Smutna to była podróż i pełna nostalgii, bo TLO była jedną z pierwszych maszyn w naszej Firmie i nigdy nie zawiodła ani pilotów, ani pasażerów. Nie za szybka, nie za nowoczesna, ale z duszą, po której teraz pozostała pustka.
Pierwszy lot w Cassubian VA wykonała 17 września 2007 roku na swojej ulubionej trasie, której w EPWW FIR byłą niekwestionowaną królową – z Gdańska do Szczecina. Na 209 operacji na tej trasie TLO wykonała 1/5 z nich. Łącznie dzielnie służyła w 241 lotach, pokonując w sumie 33 572 nm i spędzając w powietrzu niespełna 280 godzin w znakomitej większości po trasach krajowych, ale sprawdzała się także w krótkich lotach zagranicznych, zwłaszcza do destynacji północnych – na Bornholm czy Visby.

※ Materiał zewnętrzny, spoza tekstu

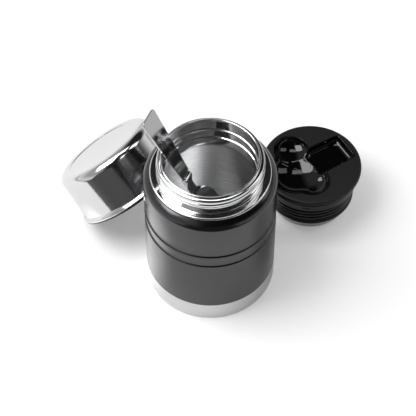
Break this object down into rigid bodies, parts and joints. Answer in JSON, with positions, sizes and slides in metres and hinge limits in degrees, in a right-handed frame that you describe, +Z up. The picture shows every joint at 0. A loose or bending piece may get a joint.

Mimo dwusilnikowej konstrukcji była tania w utrzymaniu, bo silniki GTSIO-520-M o łącznej mocy 750 koni mechanicznych były niezwykle oszczędne. Usterki techniczne pan Edek naprawiał z przyjemnością, bo „Cesieńka” - jak mówił - to złota dziewczyna.
W grudniu zagroził nawet, że zwolni się z pracy, jeśli Zarząd nie zrezygnuje z jej sprzedaży. Zarząd przekonał go przymknięciem oka na nieprawidłowości w książkach pokładowych i braki instrumentów w różnych maszynach (jak tłumaczył chciał synkowi podpiąć do kokpitu, ale w żadnym z nich nie było wtyczki USB).
Dla wielu z pewnością była rachitycznym pomnikiem poprzedniej epoki lotnictwa, bo ani wyposażeniem, ani osiągami nie dorównywała współczesnym konstrukcjom. Ale potrafiła zachować rzadko już spotykany klimat prawdziwego latania; na wolancie czuło się drgania jej serca, a trzykrotnie obijane skórą fotele przekazywały momenty na plecy pilota i pasażerów. Charakterystyczny dźwięk silnika oraz oświetlenie tworzyło magiczną aurę każdego lotu, niezależnie od warunków pogodowych. Wie to każdy, kto choć raz ją pilotował.
Zobaczyć za jej sterami zachód słońca mając po jednej stronie zasypiających mieszkańców kraju, a po drugiej odbijający ostatnie blaski dnia Bałtyk – bezcenne. Będzie nam jej brakowało – chciałoby się rzec, kończąc to krótkie podsumowanie. Pozostaje się tylko cieszyć, że maszyna pozostanie w ciągłym użytkowaniu, więc zakończę inaczej - zwyczajowo – do miłego!